> _EXERCISE DESCRIPTION_
Retype everything from the line that contains "on the surface." down to the line that contains "low, high = Vector((1e9,)", inclusive, without altering or adding anything.

> _RECORDS SHOWN_
_____

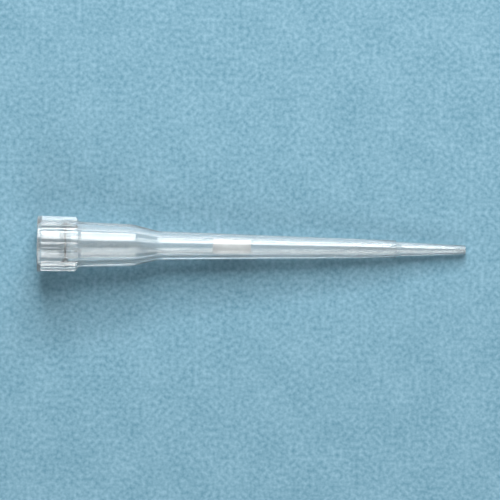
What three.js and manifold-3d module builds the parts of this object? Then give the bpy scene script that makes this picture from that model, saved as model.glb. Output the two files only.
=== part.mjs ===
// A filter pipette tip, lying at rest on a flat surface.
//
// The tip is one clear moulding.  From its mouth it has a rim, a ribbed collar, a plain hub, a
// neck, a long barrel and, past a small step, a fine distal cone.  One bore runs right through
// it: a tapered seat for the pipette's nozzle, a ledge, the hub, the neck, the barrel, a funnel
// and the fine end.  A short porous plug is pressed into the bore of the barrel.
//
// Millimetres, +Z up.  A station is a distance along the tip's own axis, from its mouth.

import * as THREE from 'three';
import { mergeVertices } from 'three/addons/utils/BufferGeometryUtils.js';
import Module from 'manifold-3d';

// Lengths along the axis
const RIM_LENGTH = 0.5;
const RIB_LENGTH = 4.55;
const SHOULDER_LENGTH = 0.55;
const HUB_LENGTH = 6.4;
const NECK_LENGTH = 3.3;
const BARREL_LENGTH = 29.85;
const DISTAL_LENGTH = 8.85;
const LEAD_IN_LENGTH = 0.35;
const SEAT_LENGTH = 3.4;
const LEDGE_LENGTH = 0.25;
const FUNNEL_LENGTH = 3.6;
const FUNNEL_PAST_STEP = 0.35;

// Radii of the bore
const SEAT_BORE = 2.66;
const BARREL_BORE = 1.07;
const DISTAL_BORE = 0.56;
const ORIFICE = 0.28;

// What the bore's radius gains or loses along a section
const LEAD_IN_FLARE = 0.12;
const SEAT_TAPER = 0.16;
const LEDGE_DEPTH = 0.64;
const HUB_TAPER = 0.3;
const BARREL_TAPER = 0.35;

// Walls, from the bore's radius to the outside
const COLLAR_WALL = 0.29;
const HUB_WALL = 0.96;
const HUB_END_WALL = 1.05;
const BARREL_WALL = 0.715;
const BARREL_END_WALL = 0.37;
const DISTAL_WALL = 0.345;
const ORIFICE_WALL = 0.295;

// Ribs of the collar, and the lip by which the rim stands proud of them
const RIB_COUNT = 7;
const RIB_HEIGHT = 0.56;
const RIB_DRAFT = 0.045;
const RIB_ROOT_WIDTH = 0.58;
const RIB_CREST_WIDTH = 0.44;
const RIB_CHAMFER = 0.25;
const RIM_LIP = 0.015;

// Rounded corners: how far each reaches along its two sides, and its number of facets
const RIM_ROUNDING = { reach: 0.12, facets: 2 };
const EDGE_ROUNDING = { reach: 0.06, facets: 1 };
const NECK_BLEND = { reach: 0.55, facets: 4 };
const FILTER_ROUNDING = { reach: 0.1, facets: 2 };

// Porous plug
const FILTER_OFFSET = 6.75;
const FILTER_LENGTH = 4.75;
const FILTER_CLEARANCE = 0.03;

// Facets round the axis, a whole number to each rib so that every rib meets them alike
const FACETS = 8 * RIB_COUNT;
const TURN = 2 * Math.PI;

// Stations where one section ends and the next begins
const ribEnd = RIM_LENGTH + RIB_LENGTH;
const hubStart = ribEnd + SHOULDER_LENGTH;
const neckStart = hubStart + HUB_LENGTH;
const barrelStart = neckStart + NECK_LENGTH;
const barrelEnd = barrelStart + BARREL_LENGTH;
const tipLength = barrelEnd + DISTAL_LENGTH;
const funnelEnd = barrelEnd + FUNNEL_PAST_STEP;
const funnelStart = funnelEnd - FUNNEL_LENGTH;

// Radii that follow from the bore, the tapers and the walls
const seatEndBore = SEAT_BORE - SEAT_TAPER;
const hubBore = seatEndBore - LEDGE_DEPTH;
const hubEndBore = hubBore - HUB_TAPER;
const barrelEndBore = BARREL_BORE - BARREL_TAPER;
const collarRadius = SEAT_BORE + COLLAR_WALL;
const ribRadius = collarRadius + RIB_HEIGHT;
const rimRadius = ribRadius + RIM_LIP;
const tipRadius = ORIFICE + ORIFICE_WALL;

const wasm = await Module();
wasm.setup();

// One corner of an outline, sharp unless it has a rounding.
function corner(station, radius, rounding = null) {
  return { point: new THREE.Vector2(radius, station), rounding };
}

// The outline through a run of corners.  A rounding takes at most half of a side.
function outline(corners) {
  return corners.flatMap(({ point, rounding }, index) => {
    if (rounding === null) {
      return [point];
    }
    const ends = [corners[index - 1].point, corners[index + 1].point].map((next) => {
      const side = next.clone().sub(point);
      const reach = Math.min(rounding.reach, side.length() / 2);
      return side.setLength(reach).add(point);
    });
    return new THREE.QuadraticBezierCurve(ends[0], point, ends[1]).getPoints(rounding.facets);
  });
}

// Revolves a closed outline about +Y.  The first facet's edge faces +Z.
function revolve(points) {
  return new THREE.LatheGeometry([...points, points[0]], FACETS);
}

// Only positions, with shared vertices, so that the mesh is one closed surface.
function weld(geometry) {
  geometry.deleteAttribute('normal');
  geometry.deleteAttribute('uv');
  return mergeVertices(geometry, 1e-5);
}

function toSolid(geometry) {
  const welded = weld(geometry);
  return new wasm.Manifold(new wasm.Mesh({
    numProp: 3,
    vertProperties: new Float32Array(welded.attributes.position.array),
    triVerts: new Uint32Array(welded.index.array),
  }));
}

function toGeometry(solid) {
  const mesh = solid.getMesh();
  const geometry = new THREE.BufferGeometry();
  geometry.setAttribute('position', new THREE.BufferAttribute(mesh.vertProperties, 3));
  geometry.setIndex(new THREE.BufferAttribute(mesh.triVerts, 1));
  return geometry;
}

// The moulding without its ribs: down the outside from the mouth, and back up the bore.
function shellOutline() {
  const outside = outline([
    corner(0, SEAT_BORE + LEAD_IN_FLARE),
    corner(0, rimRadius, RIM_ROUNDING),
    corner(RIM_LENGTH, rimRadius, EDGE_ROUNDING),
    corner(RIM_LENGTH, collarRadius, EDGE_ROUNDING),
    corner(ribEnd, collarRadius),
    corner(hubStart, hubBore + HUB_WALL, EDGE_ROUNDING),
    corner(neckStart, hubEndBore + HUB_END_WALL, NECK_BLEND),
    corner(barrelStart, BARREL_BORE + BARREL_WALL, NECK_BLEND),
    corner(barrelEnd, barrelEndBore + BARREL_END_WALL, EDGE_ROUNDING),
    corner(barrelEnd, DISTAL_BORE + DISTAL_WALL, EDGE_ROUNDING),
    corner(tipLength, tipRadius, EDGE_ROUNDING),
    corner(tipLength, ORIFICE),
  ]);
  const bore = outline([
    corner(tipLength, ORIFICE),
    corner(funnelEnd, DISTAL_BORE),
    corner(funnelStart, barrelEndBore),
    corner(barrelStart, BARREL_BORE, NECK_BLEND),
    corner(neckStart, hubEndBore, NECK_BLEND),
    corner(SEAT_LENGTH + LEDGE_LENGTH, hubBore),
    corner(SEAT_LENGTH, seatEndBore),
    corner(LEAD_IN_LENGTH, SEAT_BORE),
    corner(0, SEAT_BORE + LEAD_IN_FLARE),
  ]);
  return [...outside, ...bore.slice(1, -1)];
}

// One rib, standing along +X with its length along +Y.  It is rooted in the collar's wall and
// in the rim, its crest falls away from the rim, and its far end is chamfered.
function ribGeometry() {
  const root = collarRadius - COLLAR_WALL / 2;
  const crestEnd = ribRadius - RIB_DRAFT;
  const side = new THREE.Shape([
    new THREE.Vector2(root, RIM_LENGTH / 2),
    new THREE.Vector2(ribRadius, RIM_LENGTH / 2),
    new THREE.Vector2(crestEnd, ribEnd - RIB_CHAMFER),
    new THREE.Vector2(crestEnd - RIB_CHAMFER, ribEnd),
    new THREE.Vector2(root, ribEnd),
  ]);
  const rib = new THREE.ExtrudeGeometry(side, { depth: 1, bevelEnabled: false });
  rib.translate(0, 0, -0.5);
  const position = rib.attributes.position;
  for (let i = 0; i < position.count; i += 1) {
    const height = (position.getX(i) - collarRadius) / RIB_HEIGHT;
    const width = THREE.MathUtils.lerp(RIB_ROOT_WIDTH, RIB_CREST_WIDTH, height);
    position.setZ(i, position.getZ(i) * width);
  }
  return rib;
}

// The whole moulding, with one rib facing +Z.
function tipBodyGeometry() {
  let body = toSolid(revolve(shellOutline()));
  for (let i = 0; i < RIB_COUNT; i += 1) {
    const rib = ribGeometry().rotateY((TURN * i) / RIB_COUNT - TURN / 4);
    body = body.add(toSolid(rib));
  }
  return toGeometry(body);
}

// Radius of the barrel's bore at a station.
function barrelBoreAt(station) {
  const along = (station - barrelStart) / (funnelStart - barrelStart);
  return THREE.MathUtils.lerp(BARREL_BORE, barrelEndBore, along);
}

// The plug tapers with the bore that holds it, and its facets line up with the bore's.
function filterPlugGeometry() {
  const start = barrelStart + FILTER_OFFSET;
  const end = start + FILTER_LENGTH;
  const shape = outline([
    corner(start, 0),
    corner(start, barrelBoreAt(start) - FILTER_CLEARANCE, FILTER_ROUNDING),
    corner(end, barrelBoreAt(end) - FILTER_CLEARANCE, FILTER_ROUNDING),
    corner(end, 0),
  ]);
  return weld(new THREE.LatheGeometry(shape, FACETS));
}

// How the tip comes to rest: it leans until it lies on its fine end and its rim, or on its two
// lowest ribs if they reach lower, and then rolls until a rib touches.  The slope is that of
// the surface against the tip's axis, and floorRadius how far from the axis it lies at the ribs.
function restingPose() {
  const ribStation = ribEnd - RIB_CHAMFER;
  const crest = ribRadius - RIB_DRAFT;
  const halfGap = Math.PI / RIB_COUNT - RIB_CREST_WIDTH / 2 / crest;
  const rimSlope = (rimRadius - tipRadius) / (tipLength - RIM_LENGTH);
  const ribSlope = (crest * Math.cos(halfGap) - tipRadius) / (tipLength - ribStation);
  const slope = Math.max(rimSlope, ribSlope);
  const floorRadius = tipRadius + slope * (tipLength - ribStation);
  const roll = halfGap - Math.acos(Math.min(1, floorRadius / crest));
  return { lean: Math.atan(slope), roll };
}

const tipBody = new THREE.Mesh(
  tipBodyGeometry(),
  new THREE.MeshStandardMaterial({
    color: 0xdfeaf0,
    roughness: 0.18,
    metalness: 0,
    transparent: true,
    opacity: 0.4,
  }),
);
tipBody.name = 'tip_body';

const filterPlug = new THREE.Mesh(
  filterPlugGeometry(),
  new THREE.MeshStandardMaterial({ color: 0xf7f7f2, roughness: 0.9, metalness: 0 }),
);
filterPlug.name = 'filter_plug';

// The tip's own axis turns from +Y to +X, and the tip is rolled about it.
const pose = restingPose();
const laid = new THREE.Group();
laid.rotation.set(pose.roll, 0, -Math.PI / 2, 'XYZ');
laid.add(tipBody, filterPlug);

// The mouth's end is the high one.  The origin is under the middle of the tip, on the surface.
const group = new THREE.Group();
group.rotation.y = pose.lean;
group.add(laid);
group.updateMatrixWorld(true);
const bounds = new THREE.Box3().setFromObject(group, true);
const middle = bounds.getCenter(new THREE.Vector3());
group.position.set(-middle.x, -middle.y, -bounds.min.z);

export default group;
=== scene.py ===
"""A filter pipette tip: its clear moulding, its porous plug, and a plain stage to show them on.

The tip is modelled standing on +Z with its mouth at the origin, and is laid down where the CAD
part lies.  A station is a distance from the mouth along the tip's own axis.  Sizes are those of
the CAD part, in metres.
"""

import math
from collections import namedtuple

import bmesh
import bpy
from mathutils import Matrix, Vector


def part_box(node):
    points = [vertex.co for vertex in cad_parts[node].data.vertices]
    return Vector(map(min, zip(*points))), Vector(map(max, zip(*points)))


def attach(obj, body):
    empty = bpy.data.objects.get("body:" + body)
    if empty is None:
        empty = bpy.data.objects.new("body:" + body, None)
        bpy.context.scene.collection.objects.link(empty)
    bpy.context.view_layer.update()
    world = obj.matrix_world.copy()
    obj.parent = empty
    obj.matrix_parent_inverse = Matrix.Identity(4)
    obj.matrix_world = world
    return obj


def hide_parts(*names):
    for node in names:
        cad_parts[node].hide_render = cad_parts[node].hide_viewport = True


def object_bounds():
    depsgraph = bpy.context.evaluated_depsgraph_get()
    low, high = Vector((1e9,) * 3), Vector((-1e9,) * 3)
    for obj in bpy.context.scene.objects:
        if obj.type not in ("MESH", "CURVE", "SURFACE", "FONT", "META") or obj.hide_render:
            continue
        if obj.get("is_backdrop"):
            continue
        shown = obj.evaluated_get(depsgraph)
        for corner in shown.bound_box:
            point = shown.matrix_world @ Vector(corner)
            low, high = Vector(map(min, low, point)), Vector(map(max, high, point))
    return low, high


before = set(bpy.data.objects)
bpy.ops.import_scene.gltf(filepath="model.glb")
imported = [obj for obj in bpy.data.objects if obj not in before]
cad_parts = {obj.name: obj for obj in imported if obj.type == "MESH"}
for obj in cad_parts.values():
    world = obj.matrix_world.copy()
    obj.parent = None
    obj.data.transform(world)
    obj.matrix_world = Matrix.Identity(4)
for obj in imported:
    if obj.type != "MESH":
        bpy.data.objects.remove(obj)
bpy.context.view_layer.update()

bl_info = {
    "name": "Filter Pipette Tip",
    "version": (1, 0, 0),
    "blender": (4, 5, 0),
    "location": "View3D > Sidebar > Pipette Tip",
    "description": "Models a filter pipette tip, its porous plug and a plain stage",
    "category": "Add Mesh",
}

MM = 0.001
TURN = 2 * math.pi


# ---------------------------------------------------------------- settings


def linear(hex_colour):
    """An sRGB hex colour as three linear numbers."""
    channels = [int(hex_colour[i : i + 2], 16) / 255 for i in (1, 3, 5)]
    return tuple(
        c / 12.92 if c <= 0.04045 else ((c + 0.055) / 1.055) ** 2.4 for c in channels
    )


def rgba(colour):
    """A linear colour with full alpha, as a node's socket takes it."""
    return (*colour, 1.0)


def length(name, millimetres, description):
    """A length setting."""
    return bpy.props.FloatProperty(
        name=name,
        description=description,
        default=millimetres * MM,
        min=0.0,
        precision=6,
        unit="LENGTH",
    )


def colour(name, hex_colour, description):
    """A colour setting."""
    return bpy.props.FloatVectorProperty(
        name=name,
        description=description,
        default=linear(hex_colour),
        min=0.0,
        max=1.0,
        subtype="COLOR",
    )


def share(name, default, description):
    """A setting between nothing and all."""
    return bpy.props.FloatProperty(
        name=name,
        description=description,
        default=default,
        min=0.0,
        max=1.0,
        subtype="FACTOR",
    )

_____

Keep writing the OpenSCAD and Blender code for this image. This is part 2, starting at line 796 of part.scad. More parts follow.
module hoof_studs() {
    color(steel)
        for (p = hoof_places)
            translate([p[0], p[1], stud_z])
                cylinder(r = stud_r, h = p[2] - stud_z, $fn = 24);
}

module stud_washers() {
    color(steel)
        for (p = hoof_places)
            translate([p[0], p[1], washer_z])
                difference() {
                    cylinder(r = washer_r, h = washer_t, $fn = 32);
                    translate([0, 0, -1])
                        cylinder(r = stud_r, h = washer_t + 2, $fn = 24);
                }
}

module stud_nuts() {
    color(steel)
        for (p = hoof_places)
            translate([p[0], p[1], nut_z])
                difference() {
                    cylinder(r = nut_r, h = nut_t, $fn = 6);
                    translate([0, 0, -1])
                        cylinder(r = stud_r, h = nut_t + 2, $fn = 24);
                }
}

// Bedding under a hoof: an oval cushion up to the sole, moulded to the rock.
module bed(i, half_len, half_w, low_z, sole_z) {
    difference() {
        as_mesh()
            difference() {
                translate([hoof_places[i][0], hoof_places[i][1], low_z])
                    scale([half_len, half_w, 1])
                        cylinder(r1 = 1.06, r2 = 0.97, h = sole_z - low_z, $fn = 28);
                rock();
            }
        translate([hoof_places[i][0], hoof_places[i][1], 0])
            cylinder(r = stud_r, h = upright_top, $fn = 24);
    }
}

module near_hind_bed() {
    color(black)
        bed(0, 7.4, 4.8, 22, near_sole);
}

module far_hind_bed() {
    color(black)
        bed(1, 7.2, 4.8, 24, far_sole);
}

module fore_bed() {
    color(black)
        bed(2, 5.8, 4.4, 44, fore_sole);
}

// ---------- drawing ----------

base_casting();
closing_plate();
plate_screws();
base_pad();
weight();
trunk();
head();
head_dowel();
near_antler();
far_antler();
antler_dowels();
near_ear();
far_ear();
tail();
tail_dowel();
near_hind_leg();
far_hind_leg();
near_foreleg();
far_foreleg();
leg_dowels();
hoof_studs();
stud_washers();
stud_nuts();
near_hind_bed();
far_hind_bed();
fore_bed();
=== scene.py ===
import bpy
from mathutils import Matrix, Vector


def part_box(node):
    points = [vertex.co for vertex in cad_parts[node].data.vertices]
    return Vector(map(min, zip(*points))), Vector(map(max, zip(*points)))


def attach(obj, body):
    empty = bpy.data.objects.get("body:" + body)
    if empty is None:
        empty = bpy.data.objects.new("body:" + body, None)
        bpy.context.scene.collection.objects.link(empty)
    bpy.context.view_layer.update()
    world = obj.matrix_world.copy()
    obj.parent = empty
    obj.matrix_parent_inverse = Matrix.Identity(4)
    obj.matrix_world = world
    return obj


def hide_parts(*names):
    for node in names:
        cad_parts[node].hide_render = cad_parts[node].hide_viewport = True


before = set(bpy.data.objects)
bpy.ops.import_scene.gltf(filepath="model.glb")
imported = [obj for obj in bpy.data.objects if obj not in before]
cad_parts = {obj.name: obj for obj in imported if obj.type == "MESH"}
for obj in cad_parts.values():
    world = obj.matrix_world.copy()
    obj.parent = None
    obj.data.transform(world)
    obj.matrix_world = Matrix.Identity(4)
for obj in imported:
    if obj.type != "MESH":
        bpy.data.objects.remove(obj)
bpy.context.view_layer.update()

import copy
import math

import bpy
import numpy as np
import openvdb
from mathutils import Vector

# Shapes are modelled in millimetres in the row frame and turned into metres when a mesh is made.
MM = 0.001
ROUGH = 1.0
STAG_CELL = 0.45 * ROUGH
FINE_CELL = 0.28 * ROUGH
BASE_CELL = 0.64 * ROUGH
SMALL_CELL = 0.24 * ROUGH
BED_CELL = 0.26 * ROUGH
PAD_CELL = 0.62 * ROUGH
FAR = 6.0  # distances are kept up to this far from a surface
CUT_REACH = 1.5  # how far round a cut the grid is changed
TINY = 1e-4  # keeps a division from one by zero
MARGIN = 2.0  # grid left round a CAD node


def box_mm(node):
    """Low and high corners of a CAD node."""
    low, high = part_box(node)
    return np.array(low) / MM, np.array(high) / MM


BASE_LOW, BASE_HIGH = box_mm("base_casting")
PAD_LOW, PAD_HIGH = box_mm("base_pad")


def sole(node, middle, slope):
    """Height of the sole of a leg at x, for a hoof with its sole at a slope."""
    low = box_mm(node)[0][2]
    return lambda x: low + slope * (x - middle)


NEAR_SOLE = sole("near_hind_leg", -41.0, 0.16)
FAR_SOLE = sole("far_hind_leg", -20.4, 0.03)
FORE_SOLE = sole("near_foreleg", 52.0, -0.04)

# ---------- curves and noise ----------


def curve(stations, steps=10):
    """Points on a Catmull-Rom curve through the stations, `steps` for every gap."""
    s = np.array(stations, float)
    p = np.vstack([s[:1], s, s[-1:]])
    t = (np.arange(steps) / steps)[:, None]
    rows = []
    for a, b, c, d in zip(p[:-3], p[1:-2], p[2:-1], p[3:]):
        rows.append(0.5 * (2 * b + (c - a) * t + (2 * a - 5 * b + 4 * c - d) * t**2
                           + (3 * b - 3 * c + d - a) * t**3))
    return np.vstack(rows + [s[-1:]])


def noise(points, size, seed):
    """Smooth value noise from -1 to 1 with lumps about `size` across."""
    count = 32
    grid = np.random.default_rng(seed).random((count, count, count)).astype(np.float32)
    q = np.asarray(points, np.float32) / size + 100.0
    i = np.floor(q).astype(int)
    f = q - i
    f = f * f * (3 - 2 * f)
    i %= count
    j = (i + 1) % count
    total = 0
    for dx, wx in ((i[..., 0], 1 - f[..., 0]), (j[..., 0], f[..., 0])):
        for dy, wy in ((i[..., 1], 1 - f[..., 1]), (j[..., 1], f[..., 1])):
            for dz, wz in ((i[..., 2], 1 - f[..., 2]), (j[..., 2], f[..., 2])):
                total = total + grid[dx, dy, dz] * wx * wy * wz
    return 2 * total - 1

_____

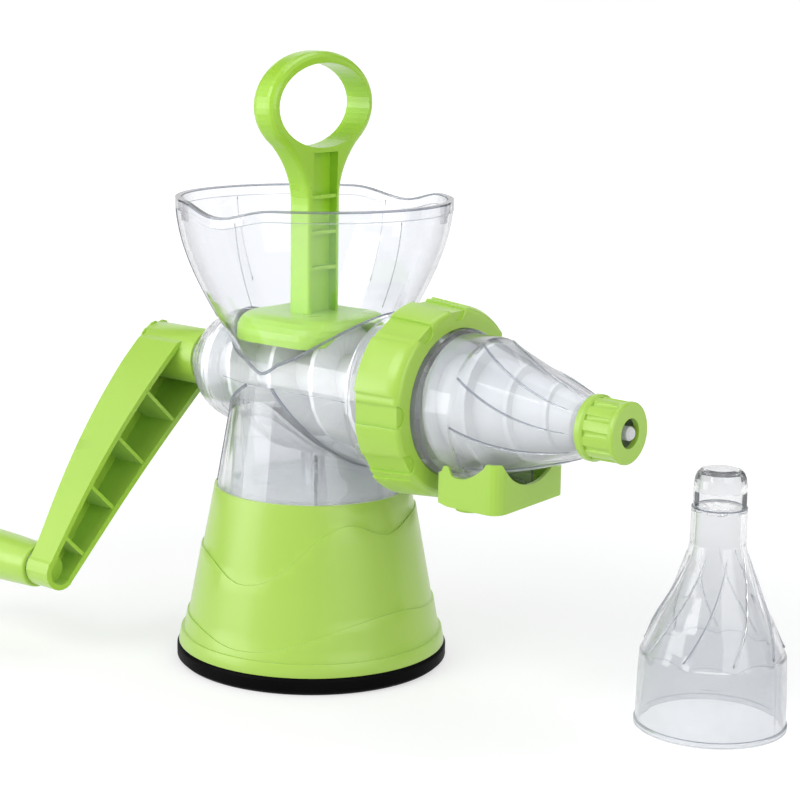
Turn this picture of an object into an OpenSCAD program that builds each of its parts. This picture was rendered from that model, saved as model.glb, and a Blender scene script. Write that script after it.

_____

> _RESPONSE BELOW_
// The mouth's end is the high one.  The origin is under the middle of the tip, on the surface.
const group = new THREE.Group();
group.rotation.y = pose.lean;
group.add(laid);
group.updateMatrixWorld(true);
const bounds = new THREE.Box3().setFromObject(group, true);
const middle = bounds.getCenter(new THREE.Vector3());
group.position.set(-middle.x, -middle.y, -bounds.min.z);

export default group;
=== scene.py ===
"""A filter pipette tip: its clear moulding, its porous plug, and a plain stage to show them on.

The tip is modelled standing on +Z with its mouth at the origin, and is laid down where the CAD
part lies.  A station is a distance from the mouth along the tip's own axis.  Sizes are those of
the CAD part, in metres.
"""

import math
from collections import namedtuple

import bmesh
import bpy
from mathutils import Matrix, Vector


def part_box(node):
    points = [vertex.co for vertex in cad_parts[node].data.vertices]
    return Vector(map(min, zip(*points))), Vector(map(max, zip(*points)))


def attach(obj, body):
    empty = bpy.data.objects.get("body:" + body)
    if empty is None:
        empty = bpy.data.objects.new("body:" + body, None)
        bpy.context.scene.collection.objects.link(empty)
    bpy.context.view_layer.update()
    world = obj.matrix_world.copy()
    obj.parent = empty
    obj.matrix_parent_inverse = Matrix.Identity(4)
    obj.matrix_world = world
    return obj


def hide_parts(*names):
    for node in names:
        cad_parts[node].hide_render = cad_parts[node].hide_viewport = True


def object_bounds():
    depsgraph = bpy.context.evaluated_depsgraph_get()
    low, high = Vector((1e9,) * 3), Vector((-1e9,) * 3)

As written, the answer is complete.